Heating / Temperature Management

Insulate the Hot End

Insulating the hot end helps in two very important ways. It reduces extruder jams by preventing your material from becoming gummy near the gnurled extruder. This also improves accuracy of the extrusion resulting in much better looking parts, specifically when the software calls for a filament "retract" it actually retracts instead of just stretching. The insulation also makes the heater block "hold" in more heat so the software can keep the nozzle at a more accurate temperature.

Filament

Friction-less Filament Spooler

I found when I minimized my filament friction, the extruder has less chance of slipping and I haven't had a jam since.
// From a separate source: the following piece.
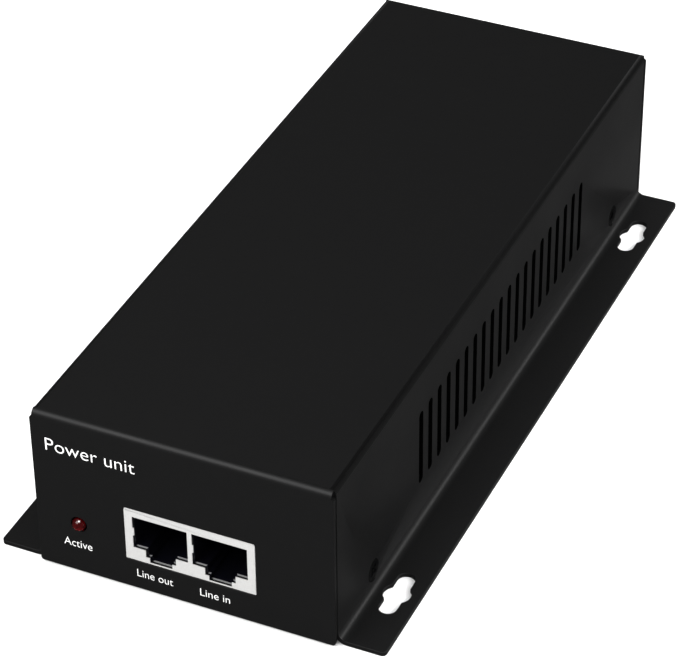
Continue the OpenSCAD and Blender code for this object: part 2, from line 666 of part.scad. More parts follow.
module bulk_capacitor() color("#2a2a38") {
    translate([bulk_at.x, bulk_at.y, board_top]) difference() {
        rotate_extrude() difference() {
            square([bulk_r, 27]);
            translate([bulk_r + 0.4, 2.6]) circle(0.8);
        }
        for (a = [0, 60, 120]) rotate(a) translate([-6, -0.2, 26.7]) cube([12, 0.4, 1]);
    }
    for (s = [-1, 1]) lead([bulk_at.x + s * 3.75, bulk_at.y], board_z - 1, board_top, 0.45);
}

heatsink_x = 23.35;               // face of a heatsink that its power part lies against
heatsink_t = 2.5;
heatsink_screw_z = board_top + 15.2;

// An aluminium plate with ribs towards the vents, for one side of the case
module heatsink(y0, y1) difference() {
    outer = heatsink_x + heatsink_t;
    union() {
        slab([heatsink_x, y0, board_top], [outer, y1, board_top + 25]);
        for (k = [0:4]) translate([outer, y0, board_top + 3 + k * 4.8]) cube([2.95, y1 - y0, 1.4]);
    }
    translate([heatsink_x - 1, (y0 + y1) / 2, heatsink_screw_z]) rotate([0, 90, 0])
        cylinder(r = thread_r, h = 8);
}
module primary_heatsink() color("#b9bcbe") heatsink(-6, 22);
module secondary_heatsink() color("#b9bcbe") mirror([1, 0, 0]) heatsink(-38, -10);

// A flat power package with its tab against a heatsink; +X is towards the heatsink
module flat_package(y) {
    tab_x = heatsink_x;
    low = board_top + 3.2;
    difference() {
        union() {
            slab([tab_x - 4.6, y - 5, low], [tab_x - 0.6, y + 5, low + 9.2]);
            slab([tab_x - 1.3, y - 5, low], [tab_x - 0.02, y + 5, low + 15.6]);
        }
        translate([tab_x - 6, y, heatsink_screw_z]) rotate([0, 90, 0]) cylinder(r = 1.7, h = 8);
    }
}
module power_transistor() color("#1d1d1f") {
    flat_package(8);
    for (p = primary_leads) translate([p.x - 0.25, p.y - 0.4, board_z - 1]) cube([0.5, 0.8, 5.9]);
}
module output_rectifier() color("#1d1d1f") {
    mirror([1, 0, 0]) flat_package(-24);
    for (p = secondary_leads) translate([p.x - 0.25, p.y - 0.4, board_z - 1]) cube([0.5, 0.8, 5.9]);
}
module heatsink_screws() color(steel) for (side = [[1, 8], [-1, -24]])
    translate([side[0] * (heatsink_x - 1.35), side[1], heatsink_screw_z]) rotate([0, -side[0] * 90, 0])
        pan_screw(2.6, 1.8, screw_r, 5.5);

// Transformer: two ferrite halves round a bobbin, wound and taped
module transformer_core() color("#35383a") translate([transformer_at.x, transformer_at.y, board_top + 5])
    for (m = [0, 1]) mirror([0, m, 0]) {
        slab([-16, 8.7, 0], [16, 13, 12]);
        for (x = [-16, 11.5]) slab([x, 0.02, 0], [x + 4.5, 8.7, 12]);
        slab([-4.6, 0.02, 1.4], [4.6, 8.7, 10.6]);
    }
module transformer_bobbin() color("#20211f") translate([transformer_at.x, transformer_at.y, board_top]) {
    difference() {
        union() {
            for (m = [0, 1]) mirror([0, m, 0]) {
                slab([-11, 7.6, 0.3], [11, 8.6, 21]);
                slab([-13, 13.2, 0.3], [13, 17.6, 4.6]);
                slab([-11, 8.6, 0.3], [11, 13.2, 4.6]);
            }
            slab([-5.8, -7.6, 5.2], [5.8, 7.6, 16.8]);
        }
        slab([-4.75, -20, 6.3], [4.75, 20, 15.7]);
    }
    for (p = transformer_pins) lead(p - transformer_at, board_z - 1 - board_top, 0.3);
}
module transformer_winding() color("#e3c13a") translate([transformer_at.x, transformer_at.y, board_top + 11])
    along_y(-7.5, 7.5) difference() {
        rounded([21, 19.6], 3.5);
        square([11.7, 11.7], center = true);
    }

// A small dual-row package flat on the board
module dual_row(at, size, count, pitch) {
    translate([at.x, at.y, board_top + 0.15]) linear_extrude(size.z) square([size.x, size.y], center = true);
    for (s = [-1, 1], i = [0:count - 1])
        translate([at.x + (i - (count - 1) / 2) * pitch, at.y + s * (size.y / 2 + 0.5), board_top + 0.3])
            cube([pitch * 0.35, 1, 0.6], center = true);
}
module optocouplers() color("#ecebe6") for (at = opto_at) dual_row(at, [4.6, 6.4, 3.4], 2, 2.54);
module control_chips() color("#191919") {
    dual_row([19, -12], [5, 4, 1.5], 4, 1.27);
    dual_row([-20, -6], [5, 4, 1.5], 4, 1.27);
    dual_row([23, -50], [5, 4, 1.5], 4, 1.27);
}
module power_controller() color("#191919") {
    dual_row([24, -62], [6.4, 6.4, 1], 10, 0.6);
    dual_row([-23.5, -56], [9.7, 4.4, 1.4], 12, 0.8);
}

module output_capacitors() color("#22324f") for (c = output_caps) {
    translate([c.x, c.y, board_top]) difference() {
        rotate_extrude() difference() {
            square([5, 20]);
            translate([5.3, 2]) circle(0.6);
        }
        for (a = [0, 90]) rotate(a) translate([-3.4, -0.15, 19.7]) cube([6.8, 0.3, 1]);
    }
    for (s = [-1, 1]) lead([c.x + s * 2.5, c.y], board_z - 1, board_top, 0.35);
}

module inductor_core() color("#8fa13a") translate([inductor_at.x, inductor_at.y, board_top + 3.6])
    rotate_extrude() translate([3.4, -2]) square([3.4, 4]);
module inductor_winding() color(copper) {
    translate([inductor_at.x, inductor_at.y, board_top + 3.6])
        for (k = [-6:6]) rotate(90 + k * 24) winding_turn(5.1, 2.98, 0.32);
    for (s = [-1, 1]) lead([inductor_at.x + s * 6.5, inductor_at.y], board_z - 1, board_top + 0.2, 0.4);
}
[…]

The print quality increased so much that the prints are now reflective!

Print Basics

Basics: Blue Tape the Print Bed / Level the Build Plate / Lube the Nozzle

The basics will get you pretty far with these fickle 3D printers. Get the wide blue tape and cover the whole bed, then use a putty knife to pop your builds off the plate. I prefer to level my build plate using something thinner than a business card, I found that a business card was too thick and my first layer to peel up. If you're having issues with the build peeling up, try printing on a raft. I found that heating the nozzle up to 190-200 then pulling out the old filament, you kinda "grab" a bunch of the impurities that have been accumulating in there. I cut the tip off and then dip the fresh tip of filament in olive oil/canola oil/gun oil and load it back into the extruder. The whole process only takes a couple minutes and has really reduced my number of nozzle jams.